Start of Record list

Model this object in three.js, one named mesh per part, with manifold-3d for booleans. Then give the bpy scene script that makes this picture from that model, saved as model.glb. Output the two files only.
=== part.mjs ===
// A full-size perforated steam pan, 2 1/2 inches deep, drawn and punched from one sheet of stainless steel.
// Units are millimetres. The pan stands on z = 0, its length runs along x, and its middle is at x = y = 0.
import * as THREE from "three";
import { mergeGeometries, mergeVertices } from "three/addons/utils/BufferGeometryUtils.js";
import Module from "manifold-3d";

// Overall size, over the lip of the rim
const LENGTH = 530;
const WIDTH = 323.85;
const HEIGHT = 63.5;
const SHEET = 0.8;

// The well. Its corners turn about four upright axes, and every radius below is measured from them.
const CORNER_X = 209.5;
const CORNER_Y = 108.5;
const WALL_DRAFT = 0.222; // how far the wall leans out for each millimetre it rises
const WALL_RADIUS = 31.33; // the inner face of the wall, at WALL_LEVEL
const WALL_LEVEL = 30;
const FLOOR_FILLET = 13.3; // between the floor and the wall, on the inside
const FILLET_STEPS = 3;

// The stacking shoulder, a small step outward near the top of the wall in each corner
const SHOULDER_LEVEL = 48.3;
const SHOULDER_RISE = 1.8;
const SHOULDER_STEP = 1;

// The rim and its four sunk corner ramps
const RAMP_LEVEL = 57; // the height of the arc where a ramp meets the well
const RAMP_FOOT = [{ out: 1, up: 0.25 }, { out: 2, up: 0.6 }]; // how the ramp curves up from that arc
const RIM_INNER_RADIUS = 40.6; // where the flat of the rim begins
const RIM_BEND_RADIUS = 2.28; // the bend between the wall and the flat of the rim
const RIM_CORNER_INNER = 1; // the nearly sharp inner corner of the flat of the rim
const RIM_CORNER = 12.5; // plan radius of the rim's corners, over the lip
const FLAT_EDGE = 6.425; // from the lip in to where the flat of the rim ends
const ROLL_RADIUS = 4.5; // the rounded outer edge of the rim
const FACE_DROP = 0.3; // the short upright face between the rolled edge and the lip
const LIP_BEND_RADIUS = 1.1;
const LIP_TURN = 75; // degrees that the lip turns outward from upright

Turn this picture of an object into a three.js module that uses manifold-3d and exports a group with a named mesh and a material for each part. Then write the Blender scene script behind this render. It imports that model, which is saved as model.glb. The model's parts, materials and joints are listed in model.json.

End of Record list

Return every record above exactly as it appears.

#### Solution
Model this object in three.js, one named mesh per part, with manifold-3d for booleans. Then give the bpy scene script that makes this picture from that model, saved as model.glb. Output the two files only.
=== part.mjs ===
// A full-size perforated steam pan, 2 1/2 inches deep, drawn and punched from one sheet of stainless steel.
// Units are millimetres. The pan stands on z = 0, its length runs along x, and its middle is at x = y = 0.
import * as THREE from "three";
import { mergeGeometries, mergeVertices } from "three/addons/utils/BufferGeometryUtils.js";
import Module from "manifold-3d";

// Overall size, over the lip of the rim
const LENGTH = 530;
const WIDTH = 323.85;
const HEIGHT = 63.5;
const SHEET = 0.8;

// The well. Its corners turn about four upright axes, and every radius below is measured from them.
const CORNER_X = 209.5;
const CORNER_Y = 108.5;
const WALL_DRAFT = 0.222; // how far the wall leans out for each millimetre it rises
const WALL_RADIUS = 31.33; // the inner face of the wall, at WALL_LEVEL
const WALL_LEVEL = 30;
const FLOOR_FILLET = 13.3; // between the floor and the wall, on the inside
const FILLET_STEPS = 3;

// The stacking shoulder, a small step outward near the top of the wall in each corner
const SHOULDER_LEVEL = 48.3;
const SHOULDER_RISE = 1.8;
const SHOULDER_STEP = 1;

// The rim and its four sunk corner ramps
const RAMP_LEVEL = 57; // the height of the arc where a ramp meets the well
const RAMP_FOOT = [{ out: 1, up: 0.25 }, { out: 2, up: 0.6 }]; // how the ramp curves up from that arc
const RIM_INNER_RADIUS = 40.6; // where the flat of the rim begins
const RIM_BEND_RADIUS = 2.28; // the bend between the wall and the flat of the rim
const RIM_CORNER_INNER = 1; // the nearly sharp inner corner of the flat of the rim
const RIM_CORNER = 12.5; // plan radius of the rim's corners, over the lip
const FLAT_EDGE = 6.425; // from the lip in to where the flat of the rim ends
const ROLL_RADIUS = 4.5; // the rounded outer edge of the rim
const FACE_DROP = 0.3; // the short upright face between the rolled edge and the lip
const LIP_BEND_RADIUS = 1.1;
const LIP_TURN = 75; // degrees that the lip turns outward from upright

Turn this picture of an object into a three.js module that uses manifold-3d and exports a group with a named mesh and a material for each part. Then write the Blender scene script behind this render. It imports that model, which is saved as model.glb. The model's parts, materials and joints are listed in model.json.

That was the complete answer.